RBS: When was the last time you had a Bud Light or a Coors Light or some other big brand domestic?
AB: It’s been a long time maybe back in college days doing keg stands with Schlitz and Old Milwaukee’s Best, since then I haven’t been back.
RBS: What do you like drinking these days?
AB: This is the one question I hate to answer and I still haven’t answered, “An, what is your favorite beer?” There is no perfect beer. There’s perfect water but there’s no perfect beer. I’m still searching for the perfect beer so if you happen to know where to find the perfect beer is, let me know.
RBS: Did Mekong start out being so focused on beer?
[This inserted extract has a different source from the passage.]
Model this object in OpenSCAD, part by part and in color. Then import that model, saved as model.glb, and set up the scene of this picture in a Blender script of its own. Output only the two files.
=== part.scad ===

AB: No. It was open as Vietnamese cuisine with wine. The first two years in business it was tough, we were struggling, everybody had food and wine so we decided to take the risk and move in a different direction. We replaced some of the wine bottles with big format beer bottles. At that time we didn’t know that we were building a community, a beer community to support us.
RBS: How did Mekong come about?
AB: It was my parents’ idea. All the siblings were working everywhere so the idea was to have us work together so they can come and visit everyone at the same place.
We got here in 1985 or close to ’86. My dad was in prison when Vietnam lost the war. He was with the South, so they captured him and they sent him to prison, what they called a re-education camp. After he got out in 1984 he said, “Kids, this is no life for you. I need to send you guys somewhere.” So my brother built a boat, and we escaped Vietnam and landed in Malaysia. In Malaysia, my dad had connections with connections in the US. We got a sponsorship from St. Bridget’s Catholic Church. They sponsored us to Richmond and we’ve been here ever since. We came here in ’85 and then we sponsored our parents in 1991.
RBS: Where did you go to college?
AB: J. Sergeant Reynolds (Community College) for hotel management. I never graduated. I started the second year and was about to apply for college but then the family opened Mekong up and I’ve been stuck here ever since.
RBS: Could you imagine what you’d be doing if you weren’t doing this?
AB: I have no idea, but I’m glad I got to escape because I wouldn’t trade it for anything.